:: Goal ::
Repeat exactly, and only, the lines below starting at the line that contains "extrude(amount=nut_hex_height)" and ending at the line that contains "obj.data = obj.data.copy()", inclusive of both.

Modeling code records
┌──
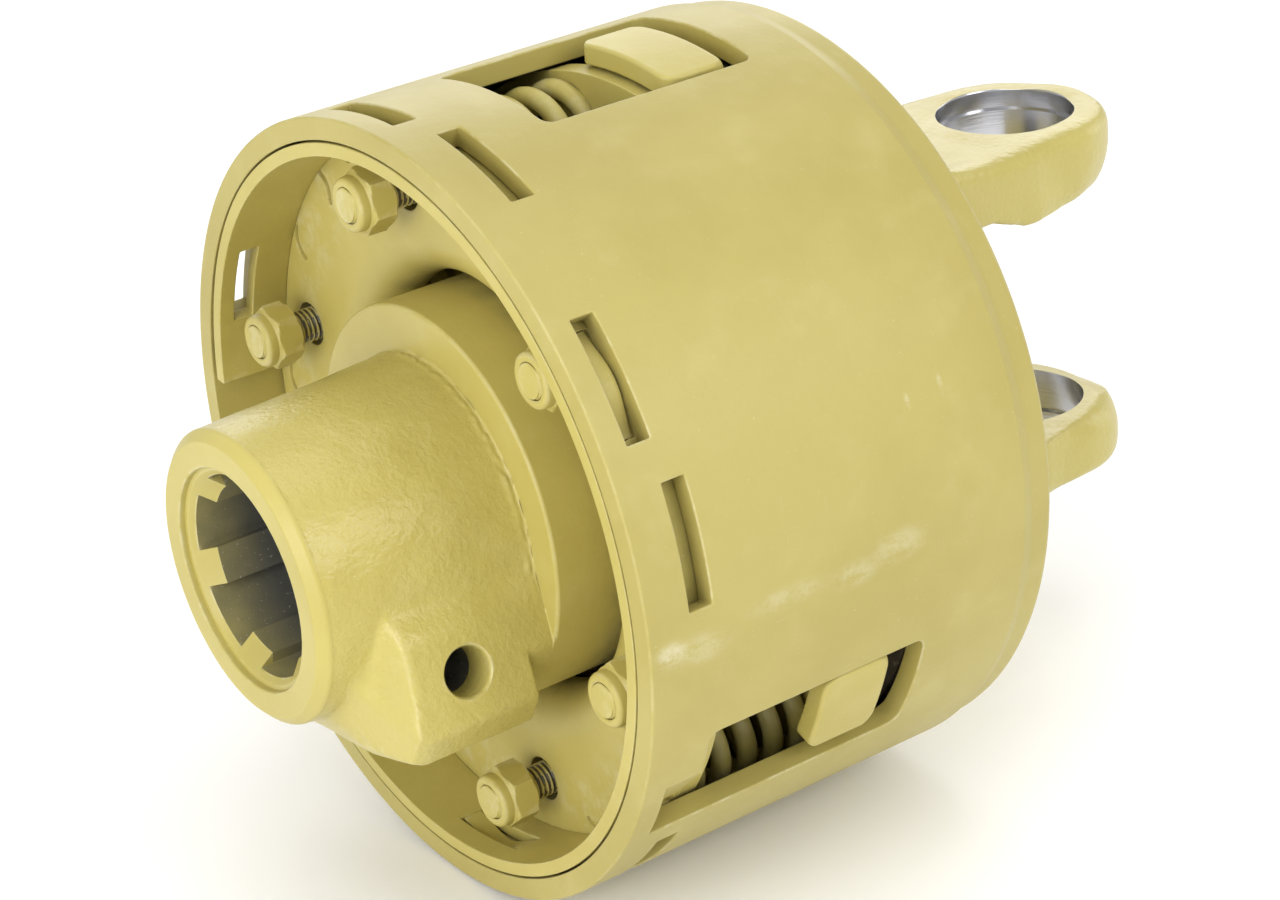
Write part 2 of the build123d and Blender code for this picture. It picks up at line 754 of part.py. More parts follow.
# Coil springs with ground ends
spring_front = seat_front + spring_seat_gap
spring_rear = pressure_front - spring_seat_gap
spring_space = spring_rear - spring_front
spring_grinding = spring_wire * spring_ground_share
spring_pitch = (spring_space + 2 * spring_grinding) / spring_turns
with BuildPart() as coil_spring:
    with BuildLine() as coil:
        Helix(
            spring_pitch,
            spring_pitch * spring_turns,
            spring_mean_radius,
            center=(spring_front - spring_grinding, 0, 0),
            direction=(1, 0, 0),
        )
    with BuildSketch(Plane(coil.line @ 0, x_dir=(1, 0, 0), z_dir=coil.line % 0)):
        Circle(spring_wire / 2)
    sweep(is_frenet=True)
    with BuildSketch(section(spring_front)):
        Circle(spring_mean_radius + spring_wire)
    extrude(amount=spring_space, mode=Mode.INTERSECT)
# Every coil starts on the drum's side, clear of the spring plate's curled edge
coil_start = coil.line @ 0
start_angle = degrees(atan2(coil_start.Z, coil_start.Y))
for number, angle in enumerate(spring_angles, start=1):
    with BuildPart() as spring:
        with Locations(Location((0, *on_circle(stud_circle, angle)), (angle - start_angle, 0, 0))):
            add(coil_spring.part)
    finish(spring.part, f"spring_{number}")

# Studs and lock nuts
stud_front = shell_front + stud_setback
stud_rear = lining_1_front - spring_seat_gap
nut_front = stud_front + nut_setback
for number, angle in enumerate(stud_angles, start=1):
    middle = on_circle(stud_circle, angle)
    with BuildPart() as stud:
        with BuildSketch(section(stud_front)):
            with Locations(middle):
                Circle(stud_radius)
        extrude(amount=stud_rear - stud_front)
        chamfer(stud.edges().group_by(Axis.X)[0], stud_end_chamfer)
    finish(stud.part, f"stud_{number}")

    with BuildPart() as lock_nut:
        with BuildSketch(section(nut_front + nut_collar_height)):
            with Locations(middle):
                RegularPolygon(nut_across_flats / 2, 6, major_radius=False, rotation=angle)
        extrude(amount=nut_hex_height)
        with BuildSketch(section(nut_front)):
            with Locations(middle):
                Circle(nut_collar_radius)
        extrude(amount=nut_collar_height + cut_over)
        collar_edge = lock_nut.edges().group_by(Axis.X)[0]
        fillet(collar_edge, nut_collar_round)
        with BuildSketch(section(nut_front)):
            with Locations(middle):
                Circle(stud_radius + nut_thread_gap)
        extrude(amount=nut_collar_height + nut_hex_height, mode=Mode.SUBTRACT)
    finish(lock_nut.part, f"lock_nut_{number}")
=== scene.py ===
import math

import bmesh
import bpy
import numpy as np
from mathutils import Matrix, Vector
from mathutils.geometry import delaunay_2d_cdt


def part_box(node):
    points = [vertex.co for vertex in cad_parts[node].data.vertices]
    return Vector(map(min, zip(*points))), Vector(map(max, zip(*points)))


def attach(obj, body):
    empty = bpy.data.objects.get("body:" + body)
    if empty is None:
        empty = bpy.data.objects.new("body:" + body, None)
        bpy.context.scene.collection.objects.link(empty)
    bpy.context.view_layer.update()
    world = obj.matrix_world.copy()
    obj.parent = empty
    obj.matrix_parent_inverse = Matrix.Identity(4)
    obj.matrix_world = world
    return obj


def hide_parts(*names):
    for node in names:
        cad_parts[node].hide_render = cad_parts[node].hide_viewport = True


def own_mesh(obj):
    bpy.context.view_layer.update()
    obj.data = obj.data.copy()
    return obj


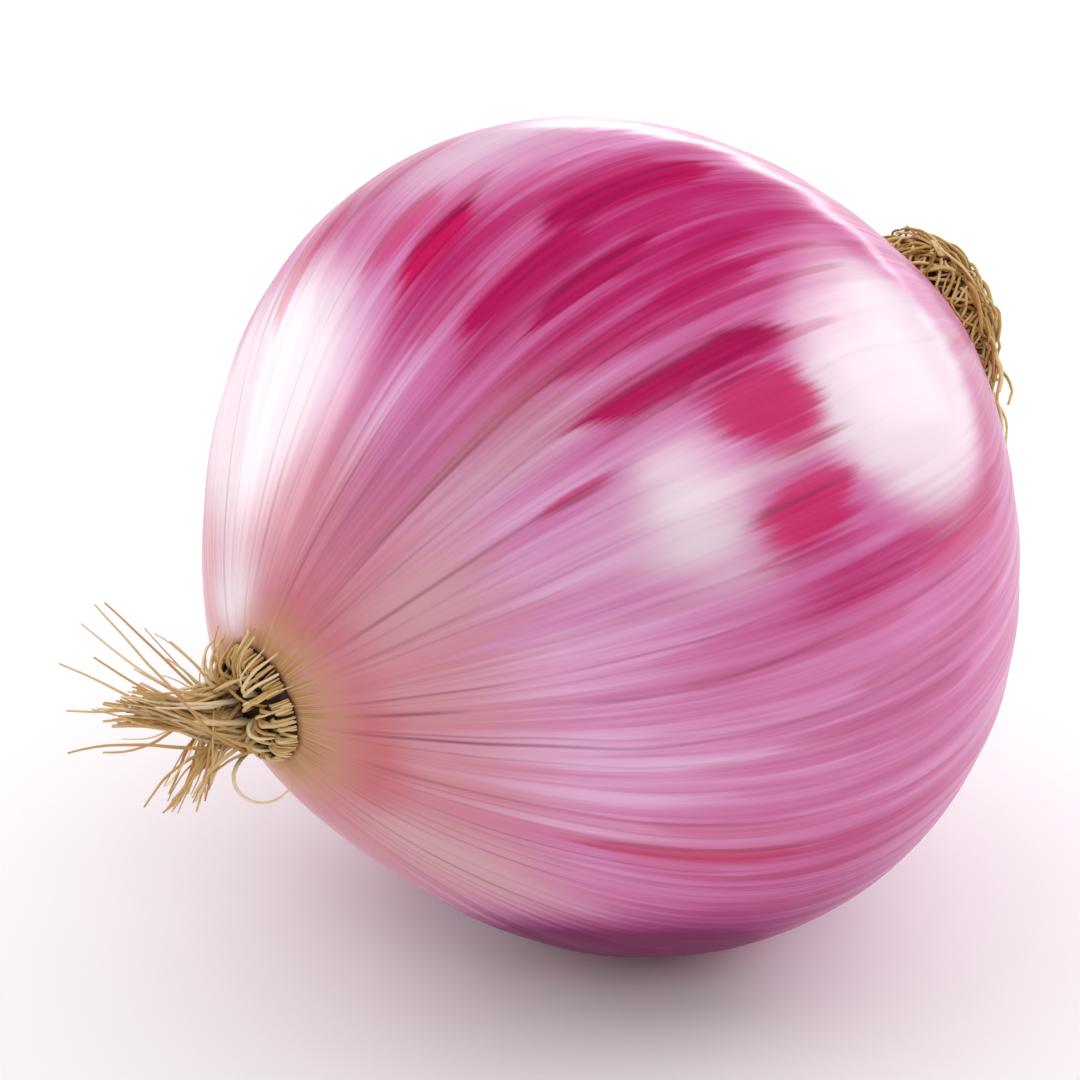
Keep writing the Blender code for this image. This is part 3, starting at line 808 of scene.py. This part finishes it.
def packedRootCurves():
    rng = np.random.default_rng(roots["seed"])
    curves = [(fanRoot(rng, i), roots["thickness"]) for i in range(roots["fan"])]
    curves += [(loopRoot(rng, i), roots["thickness"]) for i in range(roots["loops"])]
    for count, tips in ((roots["sheaf"], roots["sheafTips"]), (roots["under"], roots["underTips"])):
        curves += [(reachingRoot(rng, spreadTip(rng, tips), 0.02), roots["thickness"]) for _ in range(count)]
    curves += [(reachingRoot(rng, tip, 0.05), roots["wispThickness"]) for tip in roots["wispTips"]]
    hook = [seatPlace(rootSeat, *(R * value for value in point)) for point in roots["hook"]]
    return curves + [(hook, roots["wispThickness"])]


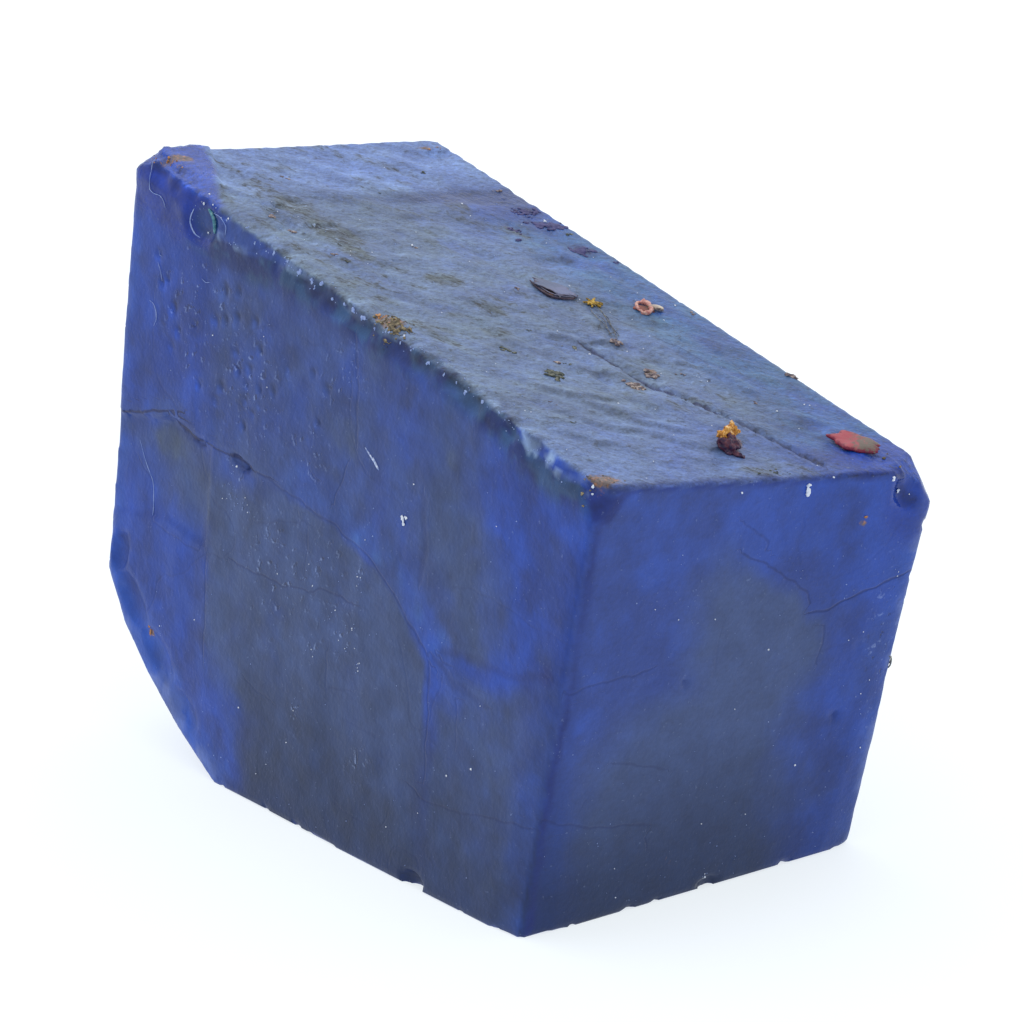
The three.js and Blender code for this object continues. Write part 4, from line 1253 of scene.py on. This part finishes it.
def fibre(route, radius):
    """A fine tube through points in block millimetres, tapering to both ends."""
    route = np.asarray(route, float)
    steps = np.linspace(0, len(route) - 1, FIBRE_STEPS * (len(route) - 1) + 1)
    line = np.array([np.interp(steps, range(len(route)), route[:, axis]) for axis in range(3)]).T
    for _ in range(FIBRE_SOFTENINGS):
        line[1:-1] = (line[:-2] + 2 * line[1:-1] + line[2:]) / 4
    ahead = np.gradient(line, axis=0)
    ahead /= np.linalg.norm(ahead, axis=1)[:, None]
    side = np.cross(ahead, (0.31, 0.17, 0.93))
    side /= np.linalg.norm(side, axis=1)[:, None]
    other = np.cross(ahead, side)
    taper = radius * (0.35 + 0.65 * np.sin(np.linspace(0, math.pi, len(line))) ** 0.5)
    tube, faces = [], []
    for i, corner in itertools.product(range(len(line)), range(FIBRE_SIDES)):
        angle = 2 * math.pi * corner / FIBRE_SIDES
        tube.append(line[i] + taper[i] * (math.cos(angle) * side[i] + math.sin(angle) * other[i]))
    for i, corner in itertools.product(range(len(line) - 1), range(FIBRE_SIDES)):
        after = (corner + 1) % FIBRE_SIDES
        a, b = i * FIBRE_SIDES, (i + 1) * FIBRE_SIDES
        faces.append([a + corner, a + after, b + after, b + corner])
    first_ring, last_ring = range(FIBRE_SIDES), range(len(tube) - FIBRE_SIDES, len(tube))
    faces += [list(first_ring)[::-1], list(last_ring)]
    return np.array(tube), faces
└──
:: Completed task ::
        extrude(amount=nut_hex_height)
        with BuildSketch(section(nut_front)):
            with Locations(middle):
                Circle(nut_collar_radius)
        extrude(amount=nut_collar_height + cut_over)
        collar_edge = lock_nut.edges().group_by(Axis.X)[0]
        fillet(collar_edge, nut_collar_round)
        with BuildSketch(section(nut_front)):
            with Locations(middle):
                Circle(stud_radius + nut_thread_gap)
        extrude(amount=nut_collar_height + nut_hex_height, mode=Mode.SUBTRACT)
    finish(lock_nut.part, f"lock_nut_{number}")
=== scene.py ===
import math

import bmesh
import bpy
import numpy as np
from mathutils import Matrix, Vector
from mathutils.geometry import delaunay_2d_cdt


def part_box(node):
    points = [vertex.co for vertex in cad_parts[node].data.vertices]
    return Vector(map(min, zip(*points))), Vector(map(max, zip(*points)))


def attach(obj, body):
    empty = bpy.data.objects.get("body:" + body)
    if empty is None:
        empty = bpy.data.objects.new("body:" + body, None)
        bpy.context.scene.collection.objects.link(empty)
    bpy.context.view_layer.update()
    world = obj.matrix_world.copy()
    obj.parent = empty
    obj.matrix_parent_inverse = Matrix.Identity(4)
    obj.matrix_world = world
    return obj


def hide_parts(*names):
    for node in names:
        cad_parts[node].hide_render = cad_parts[node].hide_viewport = True


def own_mesh(obj):
    bpy.context.view_layer.update()
    obj.data = obj.data.copy()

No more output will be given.